(TASK BRIEF):
Print each line of the listing once more, precisely as given.
***
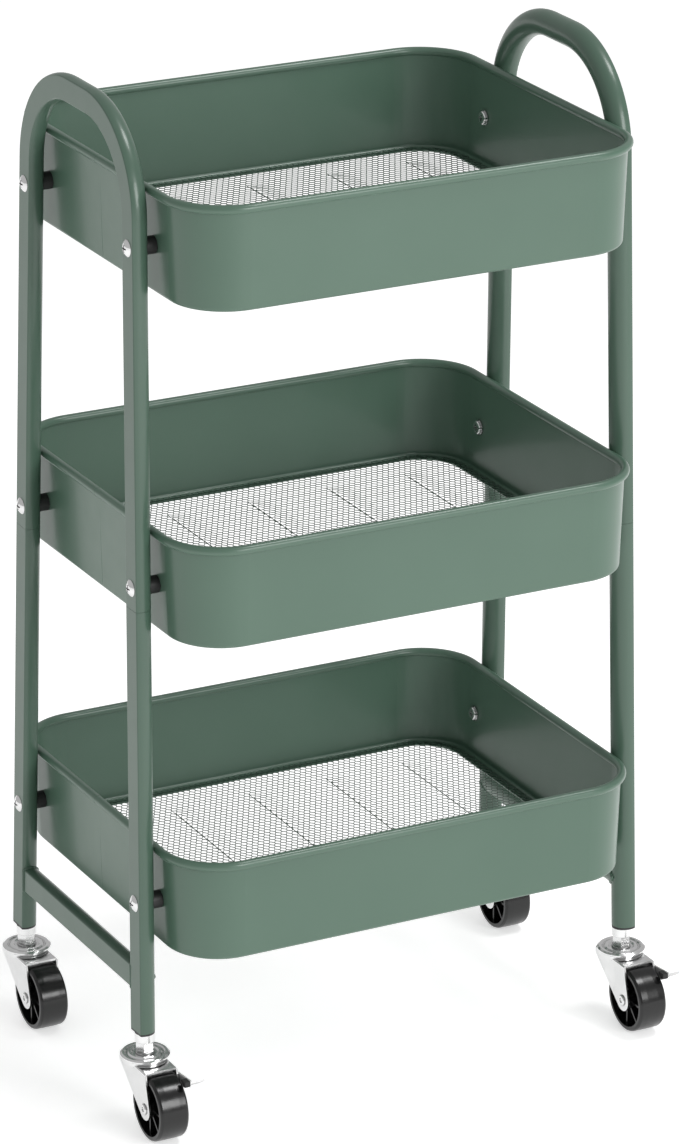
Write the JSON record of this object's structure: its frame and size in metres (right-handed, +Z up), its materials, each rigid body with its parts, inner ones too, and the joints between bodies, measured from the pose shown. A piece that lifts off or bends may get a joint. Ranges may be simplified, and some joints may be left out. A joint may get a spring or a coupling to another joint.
{
  "type": "rolling utility cart",
  "caption": "Rolling utility cart: two bent-tube end frames with handles carry mesh-floored sheet-steel baskets on swivel castors with front brakes.",
  "frame": {"origin": "centre of the cart's whole footprint at floor level, under the middle of its bounding box, with the castors trailing to the front", "axes": "+Z up, +X along the baskets' long side towards the right end frame, +Y across the cart towards its rear"},
  "size_m": [0.4442, 0.313, 0.7597],
  "materials": {
    "frame_paint": "satin powder coat, sage green",
    "basket_paint": "satin powder coat, sage green",
    "mesh_paint": "satin powder coat, sage green",
    "chrome_screws": "bright plated",
    "plain_steel": "plain drawn tube",
    "zinc": "bright zinc plate",
    "lever_zinc": "zinc plate",
    "black_plastic": "moulded black plastic",
    "wheel_plastic": "glossy moulded black plastic",
    "black_rubber": "matte black rubber"
  },
  "bodies": {
    "cart": {"left_upper_frame": "frame_paint", "left_crossbar": "frame_paint", "lower_post_front_left": "frame_paint", "lower_post_rear_left": "frame_paint", "right_upper_frame": "frame_paint", "right_crossbar": "frame_paint", "lower_post_front_right": "frame_paint", "lower_post_rear_right": "frame_paint", "top_basket": "basket_paint", "top_mesh_floor": "mesh_paint", "top_screws": "chrome_screws", "top_sleeve_nuts": "chrome_screws", "top_spacers": "black_plastic", "middle_basket": "basket_paint", "middle_mesh_floor": "mesh_paint", "middle_screws": "chrome_screws", "middle_sleeve_nuts": "chrome_screws", "middle_spacers": "black_plastic", "bottom_basket": "basket_paint", "bottom_mesh_floor": "mesh_paint", "bottom_screws": "chrome_screws", "bottom_sleeve_nuts": "chrome_screws", "bottom_spacers": "black_plastic", "frame_joint_sleeves": "plain_steel", "post_end_plugs": "black_plastic", "castor_stems": "zinc", "castor_raceway_caps": "zinc"},
    "castor_front_left": {"castor_fork_front_left": "zinc", "castor_axle_front_left": "zinc", "brake_pin_front_left": "zinc"},
    "wheel_front_left": {"castor_wheel_front_left": "wheel_plastic"},
    "brake_front_left": {"brake_lever_front_left": "lever_zinc", "brake_shoe_front_left": "black_rubber"},
    "castor_rear_left": {"castor_fork_rear_left": "zinc", "castor_axle_rear_left": "zinc"},
    "wheel_rear_left": {"castor_wheel_rear_left": "wheel_plastic"},
    "castor_front_right": {"castor_fork_front_right": "zinc", "castor_axle_front_right": "zinc", "brake_pin_front_right": "zinc"},
    "wheel_front_right": {"castor_wheel_front_right": "wheel_plastic"},
    "brake_front_right": {"brake_lever_front_right": "lever_zinc", "brake_shoe_front_right": "black_rubber"},
    "castor_rear_right": {"castor_fork_rear_right": "zinc", "castor_axle_rear_right": "zinc"},
    "wheel_rear_right": {"castor_wheel_rear_right": "wheel_plastic"}
  },
  "joints": [
    {"name": "swivel_front_left", "type": "hinge", "parent": "cart", "child": "castor_front_left", "pos_m": [-0.20383, -0.10419, 0.054], "axis": [0, 0, 1], "continuous": true},
    {"name": "roll_front_left", "type": "hinge", "parent": "castor_front_left", "child": "wheel_front_left", "pos_m": [-0.20383, -0.13019, 0.025], "axis": [1, 0, 0], "continuous": true},
    {"name": "brake_front_left", "type": "hinge", "parent": "castor_front_left", "child": "brake_front_left", "pos_m": [-0.20383, -0.12319, 0.043], "axis": [1, 0, 0], "range_deg": [0, 7]},
    {"name": "swivel_rear_left", "type": "hinge", "parent": "cart", "child": "castor_rear_left", "pos_m": [-0.20383, 0.10419, 0.054], "axis": [0, 0, 1], "continuous": true},
    {"name": "roll_rear_left", "type": "hinge", "parent": "castor_rear_left", "child": "wheel_rear_left", "pos_m": [-0.20383, 0.07819, 0.025], "axis": [1, 0, 0], "continuous": true},
    {"name": "swivel_front_right", "type": "hinge", "parent": "cart", "child": "castor_front_right", "pos_m": [0.19663, -0.10419, 0.054], "axis": [0, 0, 1], "continuous": true},
    {"name": "roll_front_right", "type": "hinge", "parent": "castor_front_right", "child": "wheel_front_right", "pos_m": [0.19663, -0.13019, 0.025], "axis": [1, 0, 0], "continuous": true},
    {"name": "brake_front_right", "type": "hinge", "parent": "castor_front_right", "child": "brake_front_right", "pos_m": [0.19663, -0.12319, 0.043], "axis": [1, 0, 0], "range_deg": [0, 7]},
    {"name": "swivel_rear_right", "type": "hinge", "parent": "cart", "child": "castor_rear_right", "pos_m": [0.19663, 0.10419, 0.054], "axis": [0, 0, 1], "continuous": true},
    {"name": "roll_rear_right", "type": "hinge", "parent": "castor_rear_right", "child": "wheel_rear_right", "pos_m": [0.19663, 0.07819, 0.025], "axis": [1, 0, 0], "continuous": true}
  ]
}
***
(SOLUTION TO THIS TASK):
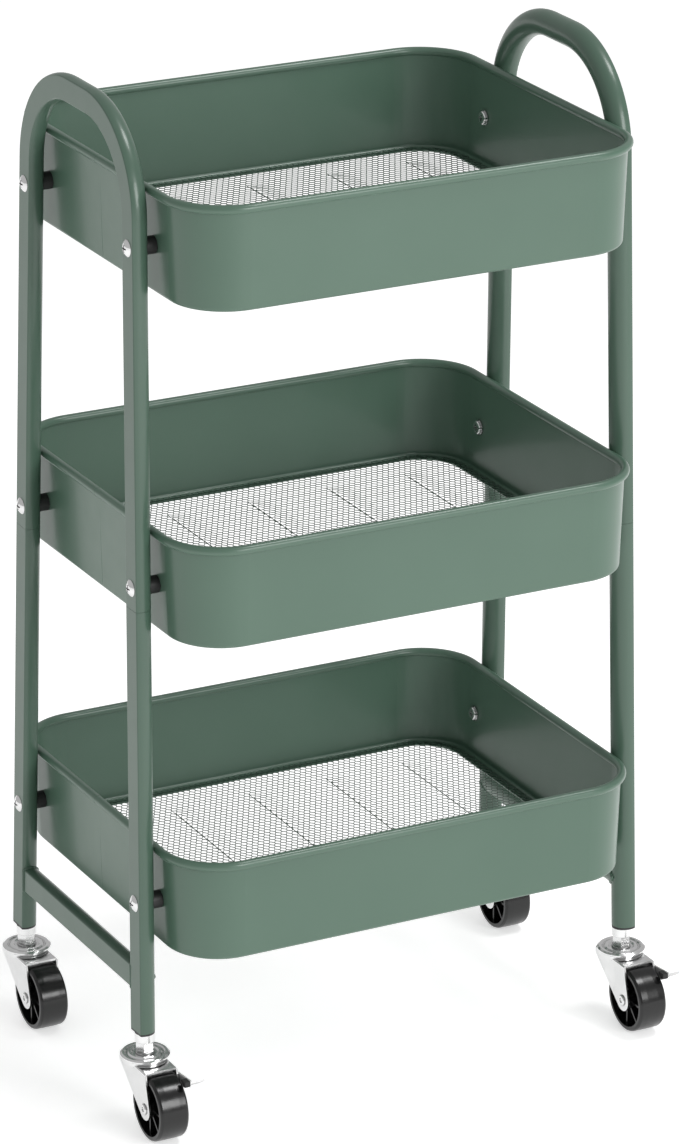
Write the JSON record of this object's structure: its frame and size in metres (right-handed, +Z up), its materials, each rigid body with its parts, inner ones too, and the joints between bodies, measured from the pose shown. A piece that lifts off or bends may get a joint. Ranges may be simplified, and some joints may be left out. A joint may get a spring or a coupling to another joint.
{
  "type": "rolling utility cart",
  "caption": "Rolling utility cart: two bent-tube end frames with handles carry mesh-floored sheet-steel baskets on swivel castors with front brakes.",
  "frame": {"origin": "centre of the cart's whole footprint at floor level, under the middle of its bounding box, with the castors trailing to the front", "axes": "+Z up, +X along the baskets' long side towards the right end frame, +Y across the cart towards its rear"},
  "size_m": [0.4442, 0.313, 0.7597],
  "materials": {
    "frame_paint": "satin powder coat, sage green",
    "basket_paint": "satin powder coat, sage green",
    "mesh_paint": "satin powder coat, sage green",
    "chrome_screws": "bright plated",
    "plain_steel": "plain drawn tube",
    "zinc": "bright zinc plate",
    "lever_zinc": "zinc plate",
    "black_plastic": "moulded black plastic",
    "wheel_plastic": "glossy moulded black plastic",
    "black_rubber": "matte black rubber"
  },
  "bodies": {
    "cart": {"left_upper_frame": "frame_paint", "left_crossbar": "frame_paint", "lower_post_front_left": "frame_paint", "lower_post_rear_left": "frame_paint", "right_upper_frame": "frame_paint", "right_crossbar": "frame_paint", "lower_post_front_right": "frame_paint", "lower_post_rear_right": "frame_paint", "top_basket": "basket_paint", "top_mesh_floor": "mesh_paint", "top_screws": "chrome_screws", "top_sleeve_nuts": "chrome_screws", "top_spacers": "black_plastic", "middle_basket": "basket_paint", "middle_mesh_floor": "mesh_paint", "middle_screws": "chrome_screws", "middle_sleeve_nuts": "chrome_screws", "middle_spacers": "black_plastic", "bottom_basket": "basket_paint", "bottom_mesh_floor": "mesh_paint", "bottom_screws": "chrome_screws", "bottom_sleeve_nuts": "chrome_screws", "bottom_spacers": "black_plastic", "frame_joint_sleeves": "plain_steel", "post_end_plugs": "black_plastic", "castor_stems": "zinc", "castor_raceway_caps": "zinc"},
    "castor_front_left": {"castor_fork_front_left": "zinc", "castor_axle_front_left": "zinc", "brake_pin_front_left": "zinc"},
    "wheel_front_left": {"castor_wheel_front_left": "wheel_plastic"},
    "brake_front_left": {"brake_lever_front_left": "lever_zinc", "brake_shoe_front_left": "black_rubber"},
    "castor_rear_left": {"castor_fork_rear_left": "zinc", "castor_axle_rear_left": "zinc"},
    "wheel_rear_left": {"castor_wheel_rear_left": "wheel_plastic"},
    "castor_front_right": {"castor_fork_front_right": "zinc", "castor_axle_front_right": "zinc", "brake_pin_front_right": "zinc"},
    "wheel_front_right": {"castor_wheel_front_right": "wheel_plastic"},
    "brake_front_right": {"brake_lever_front_right": "lever_zinc", "brake_shoe_front_right": "black_rubber"},
    "castor_rear_right": {"castor_fork_rear_right": "zinc", "castor_axle_rear_right": "zinc"},
    "wheel_rear_right": {"castor_wheel_rear_right": "wheel_plastic"}
  },
  "joints": [
    {"name": "swivel_front_left", "type": "hinge", "parent": "cart", "child": "castor_front_left", "pos_m": [-0.20383, -0.10419, 0.054], "axis": [0, 0, 1], "continuous": true},
    {"name": "roll_front_left", "type": "hinge", "parent": "castor_front_left", "child": "wheel_front_left", "pos_m": [-0.20383, -0.13019, 0.025], "axis": [1, 0, 0], "continuous": true},
    {"name": "brake_front_left", "type": "hinge", "parent": "castor_front_left", "child": "brake_front_left", "pos_m": [-0.20383, -0.12319, 0.043], "axis": [1, 0, 0], "range_deg": [0, 7]},
    {"name": "swivel_rear_left", "type": "hinge", "parent": "cart", "child": "castor_rear_left", "pos_m": [-0.20383, 0.10419, 0.054], "axis": [0, 0, 1], "continuous": true},
    {"name": "roll_rear_left", "type": "hinge", "parent": "castor_rear_left", "child": "wheel_rear_left", "pos_m": [-0.20383, 0.07819, 0.025], "axis": [1, 0, 0], "continuous": true},
    {"name": "swivel_front_right", "type": "hinge", "parent": "cart", "child": "castor_front_right", "pos_m": [0.19663, -0.10419, 0.054], "axis": [0, 0, 1], "continuous": true},
    {"name": "roll_front_right", "type": "hinge", "parent": "castor_front_right", "child": "wheel_front_right", "pos_m": [0.19663, -0.13019, 0.025], "axis": [1, 0, 0], "continuous": true},
    {"name": "brake_front_right", "type": "hinge", "parent": "castor_front_right", "child": "brake_front_right", "pos_m": [0.19663, -0.12319, 0.043], "axis": [1, 0, 0], "range_deg": [0, 7]},
    {"name": "swivel_rear_right", "type": "hinge", "parent": "cart", "child": "castor_rear_right", "pos_m": [0.19663, 0.10419, 0.054], "axis": [0, 0, 1], "continuous": true},
    {"name": "roll_rear_right", "type": "hinge", "parent": "castor_rear_right", "child": "wheel_rear_right", "pos_m": [0.19663, 0.07819, 0.025], "axis": [1, 0, 0], "continuous": true}
  ]
}